**Short exercise**
Extract, word for word, every line from the one containing "make_front()" through the one containing "if empty is", with both end lines kept.
------------------------------------------------------------------------
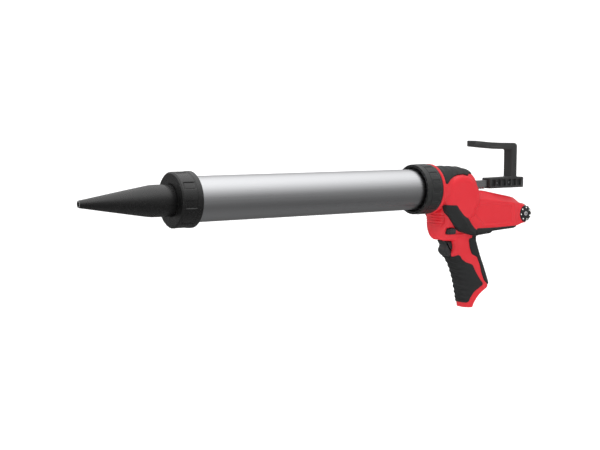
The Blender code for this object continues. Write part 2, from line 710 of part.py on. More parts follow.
def make_insides():
    """Guides, motor, gearbox, switch, terminals and the dial's bracket, all fixed in the case."""
    slot_clear = 0.35
    half = rack_width / 2
    for label, x0, x1 in (("front", 405.5, 414.5), ("rear", 453, 461)):
        guide = place(f"rack_guide_{label}",
                      block(x0, x1, -half - 5, half + 1.6, rack_tip - 4, rack_top + 4), brass)
        way = place(f"rack_guide_{label}_way",
                    block(x0 - 5, x1 + 5, -half - slot_clear, half + slot_clear, rack_tip - slot_clear,
                          rack_top + slot_clear), None, guide=True)
        boolean(guide, way)
    start = idler_x + bevel_large + 6
    can = motor_radius - 0.4
    bore = spindle_radius + 1
    place("gearbox", turned([(start, bore), (start, can - 1.8), (start + 3, can), (gearbox_end, can),
                             (gearbox_end, bore)], 32, z=motor_z), black_plastic)
    place("motor", turned([(gearbox_end + gap, 0), (gearbox_end + gap, motor_radius - 1),
                           (gearbox_end + 1.5, motor_radius), (motor_end - 4, motor_radius),
                           (motor_end - 4, 6), (motor_end, 6), (motor_end, 0)], 32, z=motor_z), steel)
    rear = trigger_back + trigger_travel + 2.5
    place("switch_body", block(rear, rear + switch_length, -7.5, 7.5, -99, -77), black_plastic)
    turns, wire, coil, spring_z = 4, 0.5, 2.6, -86
    rings = []
    length = rear - trigger_back - 2 * wire - 2 * gap
    for i in range(turns * 8 + 1):
        angle = math.tau * i / 8
        middle = Vector((trigger_back + gap + wire + length * i / (turns * 8),
                         coil * math.cos(angle), spring_z + coil * math.sin(angle)))
        out = Vector((0, math.cos(angle), math.sin(angle)))
        rings.append([tuple(middle + out * wire * math.cos(a) + Vector((wire * math.sin(a), 0, 0)))
                      for a in (math.tau * k / 4 for k in range(4))])
    place("trigger_spring", loft(rings), steel)
    place("battery_terminals", prism([(457, -120), (481, -120), (482, -111), (456, -111)], -9, 9),
          black_plastic)
    place("control_board", block(rear + 1, rear + switch_length - 1, -8, 8, -75.4, -73.8), black_plastic)


def make_dial():
    """Two scalloped discs on one pin, turning on a bracket that reaches back from the case."""
    outline = []
    for i in range(dial_scallops * 4):
        angle = math.tau * i / (dial_scallops * 4)
        radius = dial_radius - 0.5 + 0.5 * math.cos(dial_scallops * angle)
        outline.append((dial_x + radius * math.cos(angle), dial_z + radius * math.sin(angle)))
    bore = place("dial_bore", prism(circle(dial_x, dial_z, dial_pin + gap, 16), -40, 40), None, guide=True)
    for label, low, high in (("left", -dial_half_width, -dial_inner), ("right", dial_inner, dial_half_width)):
        boolean(place(f"dial_wheel_{label}", prism(outline, low, high), black_plastic,
                      (dial_x, 0, dial_z)), bore)
    axle("dial_pin", dial_x, dial_z, -dial_half_width - 1, dial_half_width + 1, dial_pin, steel, 16)
    reach = 5.0
    arm = [(bracket_front, dial_z - reach), (dial_x - 6, dial_z - reach)]
    for i in range(9):
        angle = math.radians(-100 + 25 * i)
        arm.append((dial_x + reach * math.cos(angle), dial_z + reach * math.sin(angle)))
    arm += [(dial_x - 6, dial_z + reach), (bracket_front, dial_z + reach)]
    bracket = place("dial_bracket", prism(arm, 0.5 - dial_inner, dial_inner - 0.5), black_plastic)
    hole = place("dial_bracket_hole", prism(circle(dial_x, dial_z, dial_pin + 0.15, 16), -20, 20), None,
                 guide=True)
    boolean(bracket, hole)


def make_controls():
    outline = [(419, -72.8), (424, trigger_top), (trigger_back, trigger_top),
               (trigger_back, trigger_bottom + 2), (433, trigger_bottom),
               (429, -97.2), (424, -94), (420.6, -89.5), (420, -86), (422.2, -82), (422.2, -79),
               (419, -76)]
    trigger = place("trigger", prism(outline, -trigger_half_width, trigger_half_width), black_plastic)
    bevel = trigger.modifiers.new("rounding", 'BEVEL')
    bevel.width = 1.6 * mm
    bevel.segments = 2
    bevel.limit_method = 'ANGLE'
    low = -lock_reach - lock_travel / 2
    place("lock_button", prism(lock_outline, low, lock_reach - lock_travel / 2), black_plastic)


def make_pads():
    top = [(flange_rear + 2, 60), (flange_rear + 2, 9), (407.5, 7.5), (413.5, 12.8), (421.5, 16.6),
           (430, 18.6), (441, 19.4), (450, 17.2), (462, 18), (473, 14), (478, 18), (478, 60)]
    pad("top_pad", top)
    front = [(405, -98.6), (424, -98.6), (440, -92.5), (446, -100), (452, -104), (466, -109), (471, -119),
             (480, -131), (487, -138.5), (475, -143), (466, -149), (463.5, -157), (462, -163), (462, -166.5),
             (405, -166.5)]
    boolean(pad("front_grip", front), trigger_way)
    rear = [(456, -71), (540, -71), (540, -138.5), (497, -138.5), (489.5, -132), (481, -121), (477, -108),
            (468, -96.5), (458, -90), (455, -80)]
    pad("rear_grip", rear)
    under = [(470, -57.6), (548, -57.2), (548, -90), (484, -90), (484, -70.4), (463, -70.4), (463, -60)]
    pad("underside_pad", under)
    band = [(406, -23), (430, -23), (445, -38), (460, -53), (462.5, -69), (440, -62.5), (430, -57.5),
            (420, -48.5), (411, -37)]
    ridge_a, ridge_b = Vector((418, -24)), Vector((455, -58))
    crest = []
    for x, z in band:
        share = (Vector((x, z)) - ridge_a).dot(ridge_b - ridge_a) / (ridge_b - ridge_a).length_squared
        nearest = ridge_a.lerp(ridge_b, min(1, max(0, share)))
        crest.append(Vector((x, z)).lerp(nearest, 0.75))
    for label, side in (("left", -1), ("right", 1)):
        rings = [[(x, side * y, z) for x, z in outline]
                 for y, outline in ((12, band), (band_half_width - 6, band), (band_half_width, crest))]
        clear(place(f"side_band_{label}", loft(rings), black_rubber))


case_half("case_left", -1)
case_half("case_right", 1)
for number, (x, z, depth) in enumerate(screw_places):
    case_screw(number, x, z, depth)
make_barrel()
make_front()
make_collar()
make_rod()
make_handle()
make_gears()
bearing_plate("bearing_plate_left", -13.0, -10.5)
bearing_plate("bearing_plate_right", 13.5, 16.5)
make_insides()
make_dial()
make_controls()
make_pads()
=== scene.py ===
import math

import bmesh
import bpy
import numpy as np
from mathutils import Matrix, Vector


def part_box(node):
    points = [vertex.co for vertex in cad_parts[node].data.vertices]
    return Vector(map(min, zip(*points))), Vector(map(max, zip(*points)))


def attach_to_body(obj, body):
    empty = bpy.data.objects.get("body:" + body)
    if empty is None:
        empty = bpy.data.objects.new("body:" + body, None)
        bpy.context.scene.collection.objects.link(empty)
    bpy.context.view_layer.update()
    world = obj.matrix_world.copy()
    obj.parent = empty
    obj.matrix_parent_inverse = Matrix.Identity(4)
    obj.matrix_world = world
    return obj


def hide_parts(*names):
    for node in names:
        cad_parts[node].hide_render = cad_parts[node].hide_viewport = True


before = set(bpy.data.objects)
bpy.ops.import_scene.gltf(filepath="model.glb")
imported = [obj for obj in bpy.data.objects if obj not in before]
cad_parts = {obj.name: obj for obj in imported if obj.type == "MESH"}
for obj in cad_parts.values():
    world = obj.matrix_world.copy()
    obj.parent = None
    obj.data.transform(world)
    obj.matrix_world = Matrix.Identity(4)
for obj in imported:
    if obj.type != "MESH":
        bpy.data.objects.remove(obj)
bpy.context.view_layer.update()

# Lengths below are in millimetres: x runs back from the front face of the cap, z is up from
# the middle of the barrel, and y is across the tool.
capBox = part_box("front_cap")
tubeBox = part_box("barrel_tube")
barrelStart = np.array((capBox[0][0], 0.0, (tubeBox[0][2] + tubeBox[1][2]) / 2))


def toMetres(points):
    return np.asarray(points, float) * 0.001 + barrelStart


# Materials

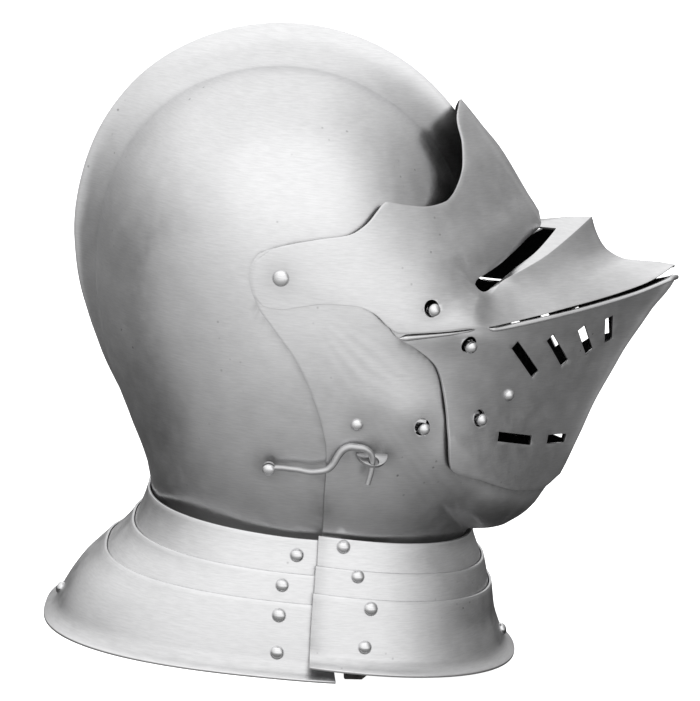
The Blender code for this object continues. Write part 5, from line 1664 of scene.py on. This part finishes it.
tree.links.new(sheen.outputs["Emission"], choose.inputs[1])
tree.links.new(both.outputs["Shader"], choose.inputs[2])
tree.links.new(choose.outputs["Shader"], tree.nodes["Material Output"].inputs["Surface"])
floor_data.materials.append(floor_finish)


# %% Lamps
def softbox(name, place, target, width, height, power):
    lamp = bpy.data.lights.new(name, "AREA")
    lamp.shape = "RECTANGLE"
    lamp.size = width
    lamp.size_y = height
    lamp.energy = power
    made = bpy.data.objects.new(name, lamp)
    scene.collection.objects.link(made)
    place, target = Vector(place), Vector(target)
    turn = (place - target).to_track_quat("Z", "Y").to_matrix().to_4x4()
    made.matrix_world = Matrix.Translation(place) @ turn


softbox("overhead", (-0.95, 0.05, 1.35), (0, 0.02, 0.20), 1.9, 1.7, 1.8)

# %% [markdown]
# ## Camera
# The photograph looks at the wearer's right side, a little from above, and is tilted by a few
# degrees, which the camera's roll repeats. The distance and lens give the size of one pixel.

# %% Camera
AZIMUTH, ELEVATION, ROLL = math.radians(-91), math.radians(11), math.radians(5.6)
TARGET = Vector((0, 0.0081, 0.1508))
DISTANCE = 2.0
back = Vector((math.sin(AZIMUTH) * math.cos(ELEVATION), -math.cos(AZIMUTH) * math.cos(ELEVATION),
               math.sin(ELEVATION)))
right = Vector((math.cos(AZIMUTH), math.sin(AZIMUTH), 0))
up = back.cross(right)
rolled_right = right * math.cos(ROLL) + up * math.sin(ROLL)
rolled_up = up * math.cos(ROLL) - right * math.sin(ROLL)
camera_data = bpy.data.cameras.new("camera")
camera_data.sensor_fit = "HORIZONTAL"
camera_data.sensor_width = 36.0
camera_data.lens = 36.0 * (DISTANCE / 0.00052) / 700
camera_data.clip_start = 0.05
camera_data.clip_end = 60
camera = bpy.data.objects.new("camera", camera_data)
scene.collection.objects.link(camera)
turn = Matrix((rolled_right, rolled_up, back)).transposed().to_4x4()
camera.matrix_world = Matrix.Translation(TARGET + back * DISTANCE) @ turn
scene.camera = camera
scene.view_settings.view_transform = "Standard"
print("lens mm", round(camera_data.lens, 1))
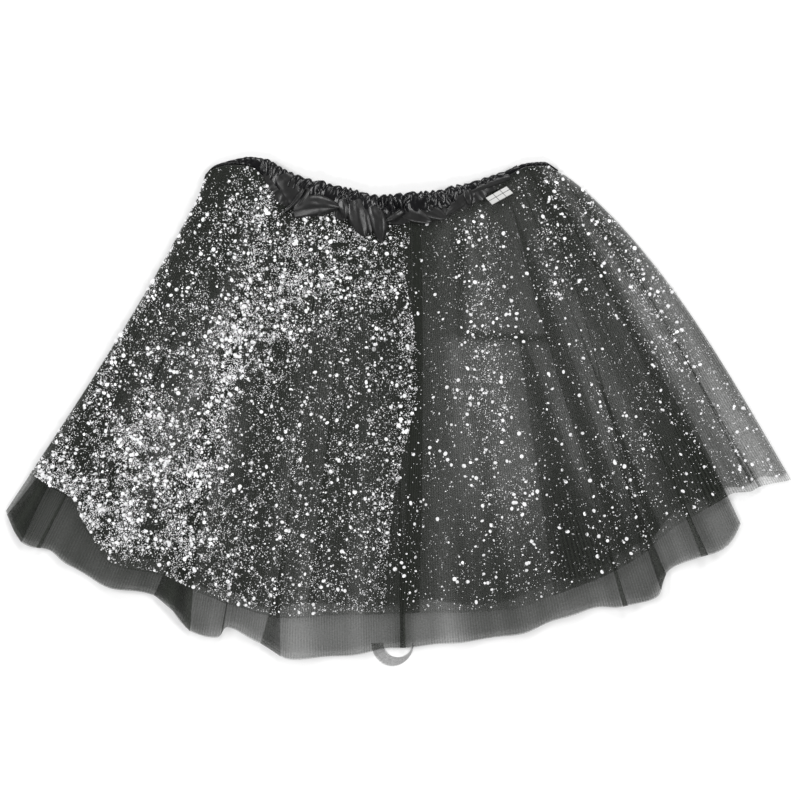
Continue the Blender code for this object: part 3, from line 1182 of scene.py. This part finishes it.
@dataclass
class SatinHeading:
    """The satin's free lower edge: a narrow strip that breaks into soft lobes below the elastic."""

    satin: bpy.types.Material
    first: float = 3.9
    last: float = 14.6
    tucked: float = 4.5
    base: float = 9.0
    columns: int = 300
    rows: int = 8
    lobe_steps: int = 22

    END_FADE = 1.2
    DROP = 5.5
    DROP_SWING = 4.0
    DROP_RIPPLE = 1.6
    CREASE = 0.08
    ABOVE_STRIP = 0.3
    FLAT_LONG = 0.42
    FLAT_DROP = 0.014

    def strip(self, column: int, row: int) -> Point:
        """Gives a point of the strip.

        Args:
            column: The point's column.
            row: The point's row.

        Returns:
            The point, in millimetres.
        """
        share = row / self.rows
        station = blend(self.first, self.last, column / self.columns)
        ends = smooth_step(min(station - self.first, self.last - station) / self.END_FADE)
        drop = ends * (self.DROP + self.DROP_SWING * waver(station * 1.9, 0.0, 8.0))
        drop += self.DROP_RIPPLE * ends * waver(station * 6.0, 0.0, 3.0)
        away_x, away_y = FAN.away_from_band(station)
        along = -self.tucked + (drop + self.tucked) * share
        wrinkle = waver(station * 7.0, share * 1.2, 2.0)
        lift = ends * (1.0 * (1 - share) + (0.4 + share) * wrinkle)
        x, y = FAN.seam_x(station) + away_x * along, FAN.seam_y(station) + away_y * along
        return x, y, self.base - self.fall(x) + lift

    def fall(self, x: float) -> float:
        """Gives how far the heading lies lower towards its ends, where the casing is thin."""
        return 3.2 * smooth_step((x - 58.0) / 36.0) + 0.9 * smooth_step((-x - 100.0) / 20.0)

    def lobe_point(self, lobe: Lobe, down: float, across: float) -> Vector:
        """Gives a point of a lobe in millimetres.

        Args:
            lobe: The lobe.
            down: The share of its length, from the root.
            across: The place across it, from -1 to 1.

        Returns:
            The point.
        """
        run = Vector((lobe.tip_x - lobe.root_x, lobe.tip_y - lobe.root_y))
        side = Vector((-run.y, run.x)).normalized()
        half = lobe.wide / 2 * math.sin(math.pi * (0.22 + 0.775 * down)) ** 0.62
        crease = math.sin(1.7 * math.pi * across + 2.0 * down + lobe.root_x)
        bend = lobe.bow * math.sin(math.pi * down) + half * across
        spot = Vector((lobe.root_x, lobe.root_y)) + run * down + side * bend
        round_off = math.sqrt(max(0.0, 1.0 - across * across))
        stand = lobe.rise * (0.45 + 0.75 * math.sin(math.pi * (0.15 + 0.75 * down))) * round_off
        stand += self.CREASE * lobe.rise * crease * round_off
        stand += 0.35 * waver(spot.x * 0.2, spot.y * 0.2, 1.0)
        return Vector((spot.x, spot.y, self.base - self.fall(spot.x) + self.ABOVE_STRIP + stand))

    def cloth(self, column: int, row: int) -> tuple[float, float]:
        """Gives a point's place on the flat strip, in metres."""
        return self.FLAT_LONG * column / self.columns, self.FLAT_DROP * row / self.rows

    def build(self) -> None:
        """Builds the heading: the strip, and each lobe as a small sheet of its own."""
        mesh = cloth_grid(self.columns, self.rows, self.strip, self.cloth)
        steps = self.lobe_steps
        for lobe in HEADING_LOBES:
            made = bmesh.ops.create_grid(mesh, x_segments=steps, y_segments=steps, size=1.0)
            for vert in made["verts"]:
                vert.co = self.lobe_point(lobe, 0.5 - vert.co.y / 2, vert.co.x) * MM
        piece = add_piece("satin_heading_folds", mesh, self.satin)
        declare(piece, "satin_heading")


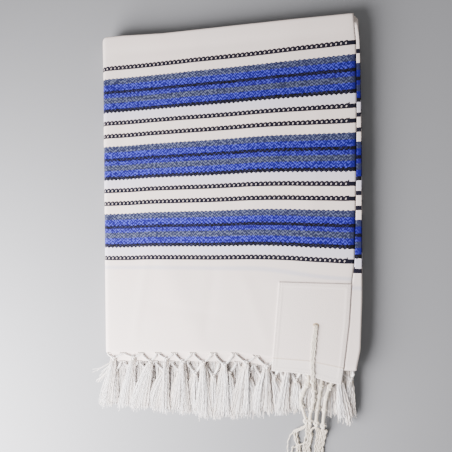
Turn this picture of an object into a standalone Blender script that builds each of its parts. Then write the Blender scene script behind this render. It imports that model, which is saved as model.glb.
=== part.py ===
"""A wool prayer shawl, folded in quarters both ways and laid flat.

Plan of the folded shawl, in millimetres: +X runs to the selvedges, +Y to the top fold, +Z up.
Y is counted from the lowest dotted stripe of the top layer. The finished pieces are moved so that
the middle of their common box stands on the origin.

Sixteen layers lie in four groups of four. The top layer turns over the left fold to the underside,
each group turns over the top fold, and the fringed hems lie together at -Y.
"""
import math

import bmesh
import bpy

MM = 0.001

# The cloth and the stack
CLOTH = 1.2
SEAM = 0.3
STACK = 19.5
CORE_LOW = CLOTH + SEAM
CORE_HIGH = STACK - 2 * (CLOTH + SEAM)
SECOND_LOW = CORE_HIGH + SEAM

# The left fold, round all sixteen layers
LEFT_FOLD_X = -156.5
LEFT_FOLD_DEPTH = 8.0
LEFT_FOLD_TAIL = 4.2
CORNER_ROUNDING = 4.0

# The right fold of the lower eight layers, and the rolled top fold of each group of four
RIGHT_FOLD_RADIUS = 4.7
RIGHT_FOLD_TAIL = 4.0
TOP_ROLL = 1.75
SECOND_SETBACK = 9.0
SECOND_DROP = 12.0
SECOND_SLOPE = 0.16

# Outlines: each row is a place along the edge and the edge's own coordinate there
SELVEDGE = (  # y, x
    (-126.0, 149.5), (-96.0, 153.0), (-72.0, 155.8), (-23.0, 158.9),
    (0.0, 161.2), (60.0, 162.0), (183.0, 162.7), (257.0, 163.4), (290.0, 160.6),
)
SECOND_SELVEDGE = (  # y, x
    (-128.0, 163.0), (-103.0, 168.3), (-44.0, 170.4), (130.0, 170.6),
    (243.0, 169.3), (262.0, 168.4), (281.0, 165.5),
)
LOWER_EDGE = (  # y, x
    (-125.0, 166.5), (-98.0, 169.9), (-45.0, 172.3), (130.0, 172.3), (235.0, 171.1), (290.0, 168.5),
)
HEM = (  # x, y
    (-165.0, -130.5), (-111.0, -126.7), (-37.0, -121.3), (18.0, -117.6),
    (64.0, -120.0), (110.0, -120.8), (150.0, -126.0),
)
SECOND_HEM_DROP = (  # x, how far the second layer hangs below the hem
    (60.0, SECOND_DROP), (110.0, 8.0), (146.0, 3.0), (163.0, 2.0),
)
TOP_FOLD = (  # x, y
    (-165.0, 298.0), (-132.0, 297.6), (-75.0, 294.0), (35.0, 291.8), (160.0, 288.6),
)

# Soft swells of the upper layers: middle x, y; half width along x, y; turn in degrees; height
SWELLS = (
    (-156.0, 90.0, 26.0, 400.0, 0.0, 1.3),
    (0.0, 296.0, 400.0, 22.0, 0.0, 0.8),
    (-60.0, -40.0, 20.0, 120.0, 24.0, 0.9),
    (70.0, 190.0, 26.0, 150.0, -14.0, 0.8),
    (105.0, -85.0, 60.0, 60.0, 0.0, 1.0),
)

# Layers of the hidden stack, top to bottom. Four groups, a to d, hold four layers each. A row gives
# how far the layer stands out from the lower edge on the right (None in the right fold), from the
# hem, and from the top fold at its left and at its right end.
LAYERS = (  # right, hem, top at the left, top at the right
    (-3.9, -1.5, -0.8, -0.8),  # a3
    (-2.3, -2.4, -0.6, -0.6),  # a4
    (-5.1, -0.6, -1.0, 1.2),  # b4
    (-6.7, -1.4, -0.6, 2.6),  # b3
    (-3.3, 0.6, -0.6, 2.4),  # b2
    (-6.5, 1.6, -1.2, 1.0),  # b1
    (-9.5, 0.4, -1.0, -0.6),  # c1
    (-9.7, 1.2, -0.6, -0.6),  # c2
    (None, -1.0, -0.6, -0.6),  # c3
    (None, -1.6, -1.2, -1.2),  # c4
    (None, -0.4, -1.0, -0.8),  # d4
    (None, -1.2, -0.6, -0.6),  # d3
    (None, 0.8, -0.9, -0.9),  # d2
)
GROOVE = 1.1
RIGHT_END_X = 160.0
PEEK_START = 60.0
PEEK_END = 115.0

# The square patch on the corner, with its eyelet
PATCH_RIGHT_LOW = (-146.0, 146.6)
PATCH_TOP = -26.0
PATCH_LEFT_TOP = 73.6
PATCH_LEFT_LOW = 64.2
PATCH_LOWER_EDGE = (  # x, y
    (64.0, -136.0), (85.0, -135.8), (108.0, -136.6), (118.0, -140.2), (134.0, -144.2), (146.0, -145.4),
)
PATCH_MARGIN = 0.6
EYELET = (117.5, -76.4)
EYELET_HALF_WIDTH = 2.9
EYELET_HALF_HEIGHT = 2.3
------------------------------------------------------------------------
**Task solution**
make_front()
make_collar()
make_rod()
make_handle()
make_gears()
bearing_plate("bearing_plate_left", -13.0, -10.5)
bearing_plate("bearing_plate_right", 13.5, 16.5)
make_insides()
make_dial()
make_controls()
make_pads()
=== scene.py ===
import math

import bmesh
import bpy
import numpy as np
from mathutils import Matrix, Vector


def part_box(node):
    points = [vertex.co for vertex in cad_parts[node].data.vertices]
    return Vector(map(min, zip(*points))), Vector(map(max, zip(*points)))


def attach_to_body(obj, body):
    empty = bpy.data.objects.get("body:" + body)
    if empty is None:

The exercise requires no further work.